Up to and including the line that contains "the inner side.", repeat each line of the data exactly, starting from the first.

→ **DATA EXCERPT**
((

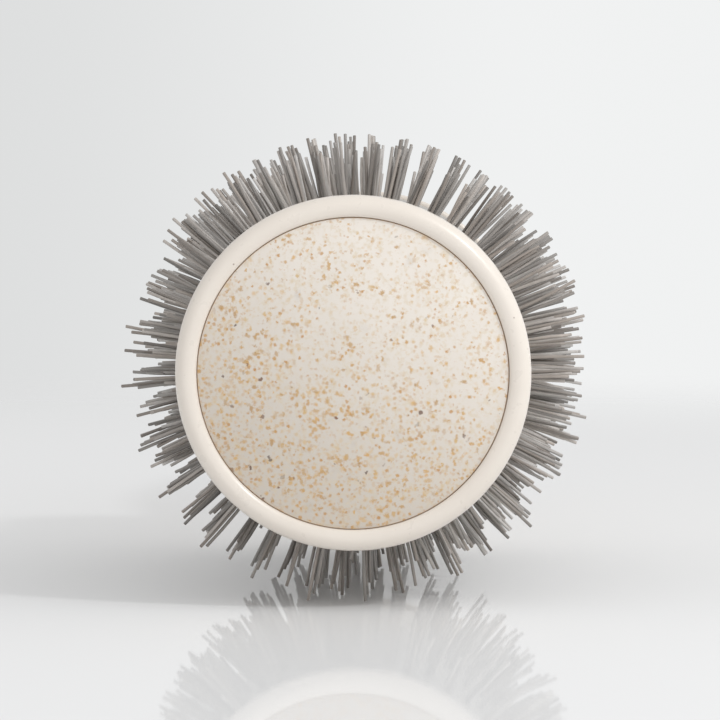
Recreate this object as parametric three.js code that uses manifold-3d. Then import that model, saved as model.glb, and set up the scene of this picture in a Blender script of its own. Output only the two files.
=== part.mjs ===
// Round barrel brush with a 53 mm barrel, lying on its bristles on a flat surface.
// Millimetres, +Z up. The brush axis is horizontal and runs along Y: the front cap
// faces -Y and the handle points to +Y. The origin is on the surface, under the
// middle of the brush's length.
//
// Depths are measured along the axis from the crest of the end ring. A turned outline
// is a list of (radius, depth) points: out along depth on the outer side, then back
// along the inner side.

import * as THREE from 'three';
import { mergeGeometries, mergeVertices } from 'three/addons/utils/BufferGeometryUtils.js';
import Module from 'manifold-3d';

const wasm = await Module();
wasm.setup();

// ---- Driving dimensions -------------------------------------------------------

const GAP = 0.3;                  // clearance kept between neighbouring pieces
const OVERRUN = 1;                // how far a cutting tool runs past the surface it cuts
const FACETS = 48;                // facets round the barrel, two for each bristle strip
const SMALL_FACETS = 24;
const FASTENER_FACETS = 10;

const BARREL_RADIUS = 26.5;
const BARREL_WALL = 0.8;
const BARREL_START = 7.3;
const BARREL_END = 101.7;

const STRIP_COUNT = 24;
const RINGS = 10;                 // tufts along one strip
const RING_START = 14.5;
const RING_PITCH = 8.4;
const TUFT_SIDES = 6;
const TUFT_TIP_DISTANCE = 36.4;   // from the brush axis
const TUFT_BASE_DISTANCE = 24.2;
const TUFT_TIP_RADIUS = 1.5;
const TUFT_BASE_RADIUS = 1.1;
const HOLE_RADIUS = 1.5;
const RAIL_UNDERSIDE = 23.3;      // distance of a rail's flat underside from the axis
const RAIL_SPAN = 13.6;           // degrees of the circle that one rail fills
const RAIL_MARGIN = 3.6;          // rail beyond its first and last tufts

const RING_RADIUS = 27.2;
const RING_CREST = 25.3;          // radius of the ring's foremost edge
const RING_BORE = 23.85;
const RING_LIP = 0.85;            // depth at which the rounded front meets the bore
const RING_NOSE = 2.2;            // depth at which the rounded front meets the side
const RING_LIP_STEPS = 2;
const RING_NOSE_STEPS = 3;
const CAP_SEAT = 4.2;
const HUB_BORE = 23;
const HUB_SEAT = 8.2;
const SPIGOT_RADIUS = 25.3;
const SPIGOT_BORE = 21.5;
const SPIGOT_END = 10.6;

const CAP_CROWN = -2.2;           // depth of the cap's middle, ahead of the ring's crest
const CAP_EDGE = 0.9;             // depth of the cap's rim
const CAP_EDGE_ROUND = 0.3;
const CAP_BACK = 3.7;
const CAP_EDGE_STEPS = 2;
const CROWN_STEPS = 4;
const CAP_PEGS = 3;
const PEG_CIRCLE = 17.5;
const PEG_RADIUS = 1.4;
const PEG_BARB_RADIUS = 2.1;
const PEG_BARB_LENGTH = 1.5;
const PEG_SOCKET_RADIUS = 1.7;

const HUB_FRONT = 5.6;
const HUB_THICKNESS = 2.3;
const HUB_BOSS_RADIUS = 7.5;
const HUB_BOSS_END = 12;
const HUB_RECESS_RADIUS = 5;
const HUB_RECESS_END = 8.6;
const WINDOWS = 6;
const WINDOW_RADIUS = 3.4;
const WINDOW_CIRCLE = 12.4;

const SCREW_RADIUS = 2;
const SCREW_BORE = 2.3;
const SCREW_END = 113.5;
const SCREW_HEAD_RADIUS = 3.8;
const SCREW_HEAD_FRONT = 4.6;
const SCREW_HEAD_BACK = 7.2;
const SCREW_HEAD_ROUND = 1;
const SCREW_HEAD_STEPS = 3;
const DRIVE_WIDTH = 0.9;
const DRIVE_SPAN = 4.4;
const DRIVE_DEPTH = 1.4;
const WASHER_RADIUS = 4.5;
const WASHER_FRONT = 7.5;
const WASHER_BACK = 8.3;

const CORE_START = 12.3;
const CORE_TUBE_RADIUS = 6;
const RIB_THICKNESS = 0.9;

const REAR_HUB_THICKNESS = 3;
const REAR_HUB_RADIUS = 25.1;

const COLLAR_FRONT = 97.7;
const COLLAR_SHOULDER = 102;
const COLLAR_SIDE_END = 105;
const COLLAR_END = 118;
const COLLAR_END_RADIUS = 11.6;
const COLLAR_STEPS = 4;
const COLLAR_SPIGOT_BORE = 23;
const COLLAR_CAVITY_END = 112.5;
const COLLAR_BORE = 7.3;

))

→ **SOLVED EXERCISE**
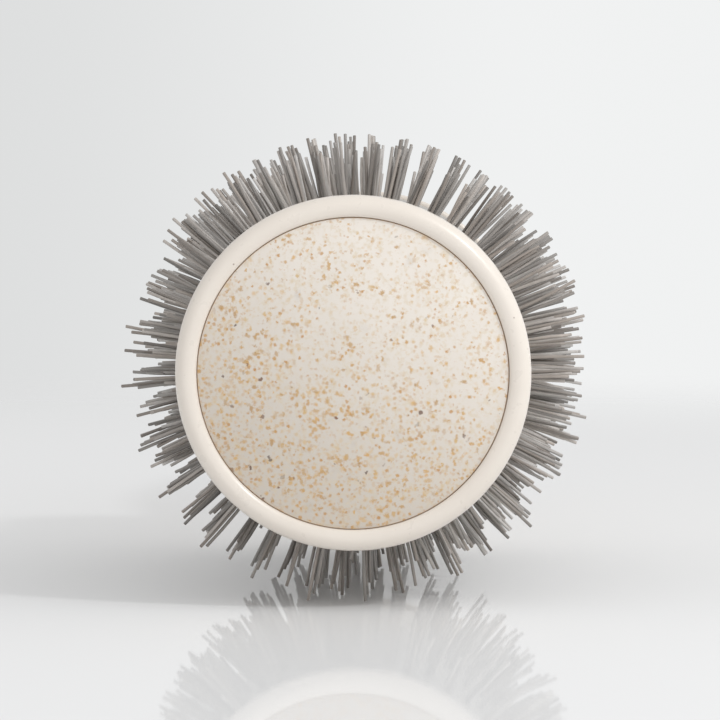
Recreate this object as parametric three.js code that uses manifold-3d. Then import that model, saved as model.glb, and set up the scene of this picture in a Blender script of its own. Output only the two files.
=== part.mjs ===
// Round barrel brush with a 53 mm barrel, lying on its bristles on a flat surface.
// Millimetres, +Z up. The brush axis is horizontal and runs along Y: the front cap
// faces -Y and the handle points to +Y. The origin is on the surface, under the
// middle of the brush's length.
//
// Depths are measured along the axis from the crest of the end ring. A turned outline
// is a list of (radius, depth) points: out along depth on the outer side, then back
// along the inner side.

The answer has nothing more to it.